Maine Focus Marketing is competing with similar groups on five other New England campuses: the University of Massachusetts at Amherst, the University of New Hampshire (UNH), the University of Connecticut, Castleton State and Providence College.
The class makes a final presentation to EdVenture and JWT executives on May 2. If they win first place in the regional competition, they will win $3000 scholarships. The second-place team will get $1000 scholarships.
In exchange for serious hands-on experience and a small operating budget, the class at each of these campuses acts as a specialized think tank for Ford Motor Company’s marketing efforts. Their ideas will become the property of Ford’s advertisers, and Munger is pleased by the prospect that Ford might roll out USM’s campaign nation-wide.
“We’re the only group they asked for storyboards,” she said.
Despite the cold response Murphy got from the crowd, the students were pleased with the number of people they got to check out their cars: in total, 800 people between two events-one held in Gorham and another the next day in Portland-sat in the cars, according to the group’s Student and Public Relations Co-Coordinator and Senior marketing major, Stephanie Gavett.
Within fairly rigid parameters, the class erected what amounts to a temporary advertising agency from scratch, tasked with developing a single advertising campaign for a single product-in this case, a small, economical car intended for a young, hip consumer.
“The students could think of any kind of campaign,” Munger said. “It just had to be based on research.”
Two weeks into the class, the class presented its preliminary market research and campaign ideas to officials at JWT, the chief advertising company for Ford Motor Company, and EdVenture Partners, which specializes in developing advertising for niche groups. The students’ research found that college students weren’t impressed with the Focus, which had replaced the Escort and was seen as a similarly generic econo-box.
“The students were really forthright in telling [the agencies] that the car wasn’t popular,” Munger said. “A chief executive at JWT said he found that very bold and fresh of them.”

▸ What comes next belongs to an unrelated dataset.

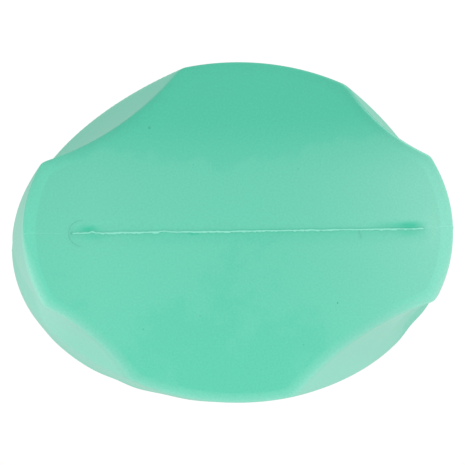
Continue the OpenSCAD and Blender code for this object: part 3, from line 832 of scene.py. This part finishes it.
# ---------------------------------------------------------------------------------------------
# Stage: camera, lights and floor
# The camera looks up at the flat end, from a little to the -X and +Y side of the bulb's axis. The
# floor is clear from below and lets light through, so that the end it stands on can be seen.
# ---------------------------------------------------------------------------------------------
CAMERA_FROM_END = 400
SEEN_WIDTH = 64.673       # what it takes in across the flat end
CAMERA_TILT = -0.5
camera_data = bpy.data.cameras.new("camera")
camera = bpy.data.objects.new("camera", camera_data)
bpy.context.scene.collection.objects.link(camera)
camera_data.sensor_width = 36
camera_data.lens = camera_data.sensor_width * CAMERA_FROM_END / SEEN_WIDTH
camera_at = Vector((-15.6, 22.8, -CAMERA_FROM_END)) * MM
camera_target = Vector((-0.85, 0.14, 0)) * MM
back = (camera_at - camera_target).normalized()
right = Vector((1, 0, 0))
right = (right - back * right.dot(back)).normalized()
right.rotate(Matrix.Rotation(math.radians(CAMERA_TILT), 3, back))
up = back.cross(right)
camera.matrix_world = Matrix.Translation(camera_at) @ Matrix((right, up, back)).transposed().to_4x4()
camera_data.clip_start, camera_data.clip_end = 0.01, 20
bpy.context.scene.camera = camera

# The camera sees an even white round the part. What lights the part is a little dimmer, and comes
# more from the flat end's side than from the head's.
bpy.context.scene.view_settings.view_transform = "Standard"
world = bpy.data.worlds.new("studio")
bpy.context.scene.world = world
world.use_nodes = True
tree = world.node_tree
tree.nodes.clear()
add = tree.nodes.new
seen, lit = add("ShaderNodeBackground"), add("ShaderNodeBackground")
seen.inputs["Color"].default_value = (1, 1, 1, 1)
seen.inputs["Strength"].default_value = 1.02
lit.inputs["Color"].default_value = (1, 1, 1, 1)
heading, slope, level = add("ShaderNodeTexCoord"), add("ShaderNodeVectorMath"), add("ShaderNodeMath")
slope.operation, level.operation = "DOT_PRODUCT", "ADD"
slope.inputs[1].default_value = (0.08, 0.08, -0.25)
level.inputs[1].default_value = 0.925
tree.links.new(heading.outputs["Generated"], slope.inputs[0])
tree.links.new(slope.outputs["Value"], level.inputs[0])
tree.links.new(level.outputs[0], lit.inputs["Strength"])
path, which, output = add("ShaderNodeLightPath"), add("ShaderNodeMixShader"), add("ShaderNodeOutputWorld")
tree.links.new(path.outputs["Is Camera Ray"], which.inputs[0])
tree.links.new(lit.outputs[0], which.inputs[1])
tree.links.new(seen.outputs[0], which.inputs[2])
tree.links.new(which.outputs[0], output.inputs["Surface"])


def soft_box(name, at, aim, size, watts):
    """A square lamp, aimed at a place, that lights the part without being seen itself."""
    data = bpy.data.lights.new(name, "AREA")
    data.shape, data.size, data.energy = "SQUARE", size, watts
    box = bpy.data.objects.new(name, data)
    box.location = at
    box.rotation_mode = "QUATERNION"
    box.rotation_quaternion = (Vector(aim) - Vector(at)).to_track_quat("-Z", "Y")
    box.visible_camera = False
    bpy.context.scene.collection.objects.link(box)
    return box


middle = (cad_low + cad_high) / 2
soft_box("left_box", (-0.30, -0.02, 0.0), (0, 0, 0.03), 0.3, 0.15).visible_glossy = False
soft_box("key_box", (0.50, -0.62, 0.26), middle, 0.22, 1.5)

# The floor takes light near the part, and fades to the white round it further off
bpy.ops.mesh.primitive_plane_add(size=6, location=(0, 0, -0.2 * MM))
floor = bpy.context.object
floor.name = "floor"
pale_floor, tree, add = new_material("pale_floor")
near_floor, far_floor = add("ShaderNodeBsdfDiffuse"), add("ShaderNodeEmission")
upper = add("ShaderNodeMixShader")
near_floor.inputs["Color"].default_value = (0.86, 0.87, 0.87, 1)
far_floor.inputs["Strength"].default_value = 1.02
place, distance = add("ShaderNodeTexCoord"), add("ShaderNodeVectorMath")
distance.operation = "LENGTH"
tree.links.new(place.outputs["Object"], distance.inputs[0])
tree.links.new(add_range(tree, distance.outputs["Value"], 0.08, 0.34, 0, 1), upper.inputs[0])
tree.links.new(near_floor.outputs[0], upper.inputs[1])
tree.links.new(far_floor.outputs[0], upper.inputs[2])
under, mix = add("ShaderNodeBsdfTransparent"), add("ShaderNodeMixShader")
facing, output = add("ShaderNodeNewGeometry"), add("ShaderNodeOutputMaterial")
tree.links.new(facing.outputs["Backfacing"], mix.inputs[0])
tree.links.new(upper.outputs[0], mix.inputs[1])
tree.links.new(under.outputs[0], mix.inputs[2])
tree.links.new(mix.outputs[0], output.inputs["Surface"])
floor.data.materials.append(pale_floor)
floor.visible_diffuse = floor.visible_glossy = floor.visible_shadow = False
floor.visible_transmission = False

Maine Focus Marketing’s campaign revolved around the “Ugliest car on campus” competition and an advertising campaign that likened the Focus to trucker hats and aviator sunglasses-things that used to be pass? but are now considered hip. They also decked out one of the cars with enough Eastern Mountain Sports gear to make up the difference between the price of the car and similar models from other companies.
The winner of the ugliest car competition, Justin Krainis, a sophomore business major, won a free day’s Focus rental, several gift certificates at local businesses and a pair of tickets to see a Red Sox game.
“These are what I really entered for,” he confided, indicating the Sox tickets.
Munger said there were uglier cars but they hadn’t been road-worthy. She didn’t want to encourage students to drive uninspected and unregistered vehicles onto the USM campus.
Claire Kim, program facilitator at EdVenture Partners, acts as a liaison between the bigwigs at EdVenture Partners and Munger’s students. She met with the students on the second day of class, she said, and after acted as an advisor.
“All I am to them is, like, a bumper,” she said. She made sure the students’ plans stayed within “specific branding guidelines,” like steering clear of unseemly sponsors, like alcohol and tobacco companies (“Ford is known to be conservative in their advertising,” Kim said) and making sure ad copy has all the required legal disclaimers and doesn’t go too far with any hyperbole.
“Every campus is so different,” Kim said. “But the idea is to find that niche idea that’s going to get students to come out and say ‘ooh, I want to do that,’ and meanwhile get them to interact with the car.” She advises the team at UNH as well.
EdVenture has been organizing classes like this “since ‘1990 or 1991,” Kim said. She got her own start with the company after participating in a similar project as a student at the University of Illinois, developing a campaign for the Honda Element, in its first year on the market. Programs like this are seen as prime resume-builders, and students say they feel better prepared to take on the job market with this semester’s work under their belts.
“I’m going to miss them,” Munger said. “I wish I could start a company and hire them!”